Match Specification - NO MATCHES FOUND

aramachandra · Post by **aramachandra** » Mon Aug 04, 2008 2:33 pm

Hi All

I am trying to understand how to he match specifications work

My sample data file has 3 rows

John Smith,83713
Johnathan Smith, 83713
Jon Smith, 83713

My objective is to make one of them survice as they are duplicates with different name

I ran standardization on these using USNAME and USAREA rule sets for Name and Zipcode. I did not use USPREP as this a very simple example with not much free form addressing

I build my match specification as follows

Blocking done by
Zipcode field. ( My understanding is to find matches within the same zipcode)

Match Criteria

FirstName_USNAME type name_uncert
PrimaryName_USNAME type uncert
Zip type CNT_DIFF (Not sure I understood this very well but following what was done in the IBM class)

I leave the default u and m probabilities.

When I ran test all passes it said NO MATCHES FOUND

First of all I was thinking it will at least find the match.

I want to try and make a very simple example work before working on difficult ones

Any ideas where I am wrong here

Thanks for all your help

Arvind

ray.wurlod · Post by **ray.wurlod** » Mon Aug 04, 2008 3:03 pm

They look like they should generate a set. What are your cutoff settings? What are the weights generated by your data - both the aggregate weights and the individual field weights? Finally, what parameter did you provide for your name_uncert matches?

aramachandra · Post by **aramachandra** » Wed Aug 06, 2008 11:49 am

Sorry for my delayed response. Could not get time to work on my simple sample to understand as we had other production issues. Anyways

I have since played a little bit with the data values and I still have questions

Initially I had my cutoff values set at 25 for clerical and Match and it said no matches found

Basically it had NO psuedo matches, No clerical pairs and 3 Data Residuals.

Then I went the other extreme and set the cut off values to b 0 for both clerical and match

It now said it had 1 psuedo match and two data residuals

For John Smith it had a weight of 1.45 and record type of XA. ( Not sure what record type of XA means )

For Jonathan Smith it had a weight of 1.45 as well but record type of DA.

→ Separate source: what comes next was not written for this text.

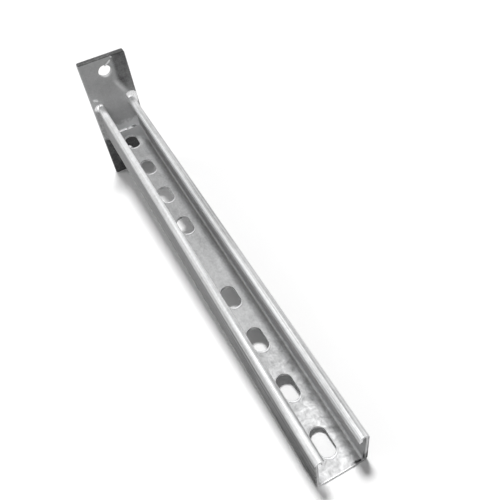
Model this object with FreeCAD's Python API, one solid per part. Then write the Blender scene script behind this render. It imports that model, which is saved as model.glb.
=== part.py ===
"""Cantilever bracket: an arm of slotted strut channel, welded to a drilled wall plate.

Millimetres. The origin is the centre of the wall plate's back face, where the arm's
centre line meets the wall. +X runs out along the arm, +Z is up and +Y is across.
"""
import FreeCAD, Part
import math
import os

# Strut channel: a C section, roll-formed from strip, with its open side up
channel_width = 41.3
channel_height = 41.3
channel_wall = 2.5
arm_length = 450.0
lip_gap = 26.0
lip_depth = 7.1
web_bend_inner_radius = 2.0
top_bend_inner_radius = 1.5
lip_bend_inner_radius = 1.0
strip_edge_radius = 0.6

# Slots punched along the middle of the web, in groups with one place left out between
slot_length = 25.0
slot_width = 13.0
slot_pitch = 50.0
slot_end_distance = 25.0
slots_per_group = 4

# Wall plate: a length of flat bar, drilled near both ends
plate_width = 50.0
plate_height = 140.0
plate_thickness = 6.0
plate_corner_radius = 2.0
plate_edge_radius = 0.8
plate_hole_diameter = 14.0
plate_hole_inset = 15.0

# Fillet weld round the outside of the channel
weld_leg = 4.0
weld_bulge = 0.5

# A cut runs this far past the faces it goes through
cut_margin = 1.0

channel_bottom = -channel_height / 2
channel_top = channel_height / 2
channel_side = channel_width / 2


def vector(x, y, z):
    return FreeCAD.Vector(x, y, z)


def rounded_wire(corners, place, closed=True):
    """A wire through corners (a, b, radius), with a tangent arc at each corner that has a radius.

    place turns a point of the sketch (a, b) into a point in space.
    """
    points = [vector(a, b, 0) for a, b, _ in corners]
    count = len(points)
    stations = []
    for index, (point, corner) in enumerate(zip(points, corners)):
        radius = corner[2]
        is_end = not closed and index in (0, count - 1)
        if is_end or radius == 0:
            stations.append((point, None, point))
            continue
        to_last = (points[index - 1] - point).normalize()
        to_next = (points[(index + 1) % count] - point).normalize()
        half_angle = to_last.getAngle(to_next) / 2
        setback = radius / math.tan(half_angle)
        bisector = (to_last + to_next).normalize()
        middle = point + bisector * (radius / math.sin(half_angle) - radius)
        stations.append((point + to_last * setback, middle, point + to_next * setback))

    edges = []
    for index, (start, middle, end) in enumerate(stations):
        if middle is not None:
            arc = Part.Arc(place(start.x, start.y), place(middle.x, middle.y), place(end.x, end.y))
            edges.append(arc.toShape())
        if index < count - 1 or closed:
            following = stations[(index + 1) % count][0]
            edges.append(Part.LineSegment(place(end.x, end.y), place(following.x, following.y)).toShape())
    return Part.Wire(edges)


def channel_section(x):
    """The closed outline of the rolled strip, in the plane across the arm at x."""
    lip_edge = lip_gap / 2
    lip_bottom = channel_top - lip_depth
    inner_side = channel_side - channel_wall
    inner_top = channel_top - channel_wall
    inner_bottom = channel_bottom + channel_wall
    right_half = [
        (channel_side, channel_bottom, web_bend_inner_radius + channel_wall),
        (channel_side, channel_top, top_bend_inner_radius + channel_wall),
        (lip_edge, channel_top, lip_bend_inner_radius + channel_wall),
        (lip_edge, lip_bottom, strip_edge_radius),
        (lip_edge + channel_wall, lip_bottom, strip_edge_radius),
        (lip_edge + channel_wall, inner_top, lip_bend_inner_radius),
        (inner_side, inner_top, top_bend_inner_radius),
        (inner_side, inner_bottom, web_bend_inner_radius),
    ]
    left_half = [(-y, z, radius) for y, z, radius in reversed(right_half)]
    return rounded_wire(right_half + left_half, lambda y, z: vector(x, y, z))


def slot_centres():
    """Distances of the slots from the plate, leaving out one place after each group."""
    places = int((arm_length - 2 * slot_end_distance) / slot_pitch + 0.001) + 1
    return [
        slot_end_distance + place * slot_pitch
        for place in range(places)
        if place % (slots_per_group + 1) != slots_per_group
    ]


def slot_cutter(x):
    """A round-ended cutter that goes down through the web at x."""
    half_width = slot_width / 2
    half_straight = (slot_length - slot_width) / 2
    floor = channel_bottom - cut_margin

    def side(direction):
        return Part.LineSegment(
            vector(x - direction * half_straight, -direction * half_width, floor),
            vector(x + direction * half_straight, -direction * half_width, floor),
        )

    def end(direction):
        return Part.Arc(
            vector(x + direction * half_straight, -direction * half_width, floor),
            vector(x + direction * slot_length / 2, 0, floor),
            vector(x + direction * half_straight, direction * half_width, floor),
        )

    outline = Part.Wire([curve.toShape() for curve in (side(1), end(1), side(-1), end(-1))])
    return Part.Face(outline).extrude(vector(0, 0, channel_wall + 2 * cut_margin))


def make_strut_channel():
    section = Part.Face(channel_section(plate_thickness))
    channel = section.extrude(vector(arm_length, 0, 0))
    cutters = [slot_cutter(plate_thickness + centre) for centre in slot_centres()]
    return channel.cut(cutters)


def make_wall_plate():
    half_width = plate_width / 2
    half_height = plate_height / 2
    corners = [
        (-half_width, -half_height, plate_corner_radius),
        (half_width, -half_height, plate_corner_radius),
        (half_width, half_height, plate_corner_radius),
        (-half_width, half_height, plate_corner_radius),
    ]
    outline = rounded_wire(corners, lambda y, z: vector(0, y, z))
    plate = Part.Face(outline).extrude(vector(plate_thickness, 0, 0))
    front_edges = [edge for edge in plate.Edges if edge.BoundBox.XMin > plate_thickness / 2]
    plate = plate.makeFillet(plate_edge_radius, front_edges)

    hole_height = half_height - plate_hole_inset
    drill_length = plate_thickness + 2 * cut_margin
    for z in (-hole_height, hole_height):
        start = vector(-cut_margin, 0, z)
        plate = plate.cut(Part.makeCylinder(plate_hole_diameter / 2, drill_length, start, vector(1, 0, 0)))
    return plate


def make_weld_bead():
    """A convex fillet that follows the channel's outside, from one lip round to the other."""
    front = plate_thickness
    lip_end = lip_gap / 2 + lip_bend_inner_radius + channel_wall
    top_radius = top_bend_inner_radius + channel_wall
    web_radius = web_bend_inner_radius + channel_wall
    path = rounded_wire(
        [
            (-lip_end, channel_top, 0),
            (-channel_side, channel_top, top_radius),
            (-channel_side, channel_bottom, web_radius),
            (channel_side, channel_bottom, web_radius),
            (channel_side, channel_top, top_radius),
            (lip_end, channel_top, 0),
        ],
        lambda y, z: vector(front, y, z),
        closed=False,
    )
    root = vector(front, -lip_end, channel_top)
    on_plate = root + vector(0, 0, weld_leg)
    on_channel = root + vector(weld_leg, 0, 0)
    crown = (on_plate + on_channel) * 0.5 + vector(1, 0, 1).normalize() * weld_bulge
    section = Part.Wire(
        [
            Part.LineSegment(root, on_plate).toShape(),
            Part.Arc(on_plate, crown, on_channel).toShape(),
            Part.LineSegment(on_channel, root).toShape(),
        ]
    )
    return path.makePipeShell([section], True, False)


parts = {
    "strut_channel": make_strut_channel(),
    "wall_plate": make_wall_plate(),
    "weld_bead": make_weld_bead(),
}

os.makedirs("parts", exist_ok=True)
for name, shape in parts.items():
    solid = shape.Solids[0] if len(shape.Solids) == 1 else shape
    solid.exportStep(f"parts/{name}.step")
    print(f"{name}: {len(shape.Solids)} solid, valid {shape.isValid()}, {shape.Volume / 1000:.1f} cm3")
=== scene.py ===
import math
import random
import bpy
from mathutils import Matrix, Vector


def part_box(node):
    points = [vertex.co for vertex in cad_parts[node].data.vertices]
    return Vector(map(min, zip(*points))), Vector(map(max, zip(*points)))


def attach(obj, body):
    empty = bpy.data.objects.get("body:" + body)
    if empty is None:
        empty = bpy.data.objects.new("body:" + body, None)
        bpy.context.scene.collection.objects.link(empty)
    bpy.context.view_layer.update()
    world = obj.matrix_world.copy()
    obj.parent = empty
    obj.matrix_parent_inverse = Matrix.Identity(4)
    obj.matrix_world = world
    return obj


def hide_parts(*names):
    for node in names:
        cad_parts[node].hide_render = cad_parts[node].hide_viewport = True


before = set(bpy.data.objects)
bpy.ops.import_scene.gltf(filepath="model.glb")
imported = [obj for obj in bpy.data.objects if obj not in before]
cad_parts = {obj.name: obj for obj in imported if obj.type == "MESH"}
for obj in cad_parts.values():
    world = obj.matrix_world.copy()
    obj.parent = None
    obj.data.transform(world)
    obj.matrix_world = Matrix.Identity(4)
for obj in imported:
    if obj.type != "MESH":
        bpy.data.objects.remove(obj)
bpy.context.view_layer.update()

from types import SimpleNamespace

import bmesh
import bpy
from mathutils import Vector, noise

MM = 0.001

# Camera, at the photograph's place and angle, for a square picture
camera_place = (0.58027, -0.08319, 0.38466)
camera_turn_degrees = (38.754, 4.933, 61.762)
camera_lens = 42.80
camera_sensor = 36.0
camera_shift = (-0.04, 0.05)

# Light: a weak even sky, a soft lamp high above and behind, and two weaker ones: one from the left that draws
# the bends, and a low one from the free end that reaches the wall plate
sky_strength = 0.18
key_direction = (-0.30, 0.05, 1.0)
key_spread_degrees = 12.0
key_strength = 2.5
glint_direction = (-0.50, -0.64, 0.58)
glint_spread_degrees = 26.0
glint_strength = 0.45
fill_direction = (0.94, -0.14, 0.32)
fill_spread_degrees = 24.0
fill_strength = 0.7
floor_tone = 0.12

# The bracket rests on the wall plate's lower edge and the free end of the arm
floor_reach = 1.6
floor_gap = 0.1 * MM

# Sizes of the bracket, as drawn. The row of slots leaves its fifth place out
plate_low, plate_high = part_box("wall_plate")
arm_low, arm_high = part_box("strut_channel")
plate_front = plate_high.x
arm_end = arm_high.x
channel_side = arm_high.y
channel_top = arm_high.z
channel_bottom = arm_low.z
channel_wall = 2.5 * MM
web_top = channel_bottom + channel_wall
inner_side = channel_side - channel_wall
web_bend = 4.5 * MM
top_bend = 4.0 * MM
lip_bend = 3.5 * MM
lip_edge = 13.0 * MM
slot_half_straight = 6.0 * MM
slot_radius = 6.5 * MM
slot_first = 25.0 * MM
slot_pitch = 50.0 * MM
slot_places = (0, 1, 2, 3, 5, 6, 7, 8)

# Runs and lumps of metal: the sides of a round body, and its steps from one given point to the next
bead_sides = 12
bead_steps = 6

# The zinc's darkest and lightest colour
zinc_dark = (0.02, 0.0202, 0.0205)
zinc_light = (0.93, 0.935, 0.94)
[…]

What I am not sure is why is Jon Smith left out

Does QualityStage only matches in pairs.

Why would Jon Smith be a data residual?

I know I am asking fundamental questions but that is exactly why I am trying to use a simple example to understand how the match logic works

Any help is greatly appreciated

Thanks
Arvind

aramachandra · Post by **aramachandra** » Wed Aug 06, 2008 1:19 pm

Hi Ray

Unduplicate_Match_2,0: Variable: PrimaryName_USNA
New MISSING weight for ALL values: 0.00
ALL VALUES INSIDE TABLE
Columns are: Value, Frequency, MAgree, MPart, mprob, uprob, type, Agree weight, Disagree weight
SMITH 3 0 0 1.00 1.00 D 0.01 0.00
Variable: Zip
New MISSING weight for ALL values: 0.00
ALL VALUES INSIDE TABLE
Columns are: Value, Frequency, MAgree, MPart, mprob, uprob, type, Agree weight, Disagree weight
83713 3 0 0 1.00 1.00 D 0.01 0.00
Variable: FirstName_USNAME
New MISSING weight for ALL values: 0.00
ALL VALUES INSIDE TABLE
Columns are: Value, Frequency, MAgree, MPart, mprob, uprob, type, Agree weight, Disagree weight
JOHN 1 0 0 0.90 0.33 D 1.43 -2.73
JOHNATHAN 1 0 0 0.90 0.33 D 1.43 -2.73
JON 1 0 0 0.90 0.33 D 1.43 -2.73

Composite weights

Unduplicate_Match_2,0: Default weights calculated for values OUTSIDE table
Columns are: A Var Name, User mprob, Revised mprob, User uprob, Revised uprob, Agree weight, Disagree weight, Missing weight
PrimaryName_USNA 0.90 0.9999 0.01 0.9999 0.00 0.00 0.00
Zip 0.90 0.9999 0.01 0.9999 0.00 0.00 0.00
FirstName_USNAME 0.90 0.9000 0.01 0.3333 1.43 -2.73 0.00

aramachandra · Post by **aramachandra** » Wed Aug 06, 2008 1:24 pm

My basic question in my quest to understand the quality stage functionality is

How can I make these three records as matches.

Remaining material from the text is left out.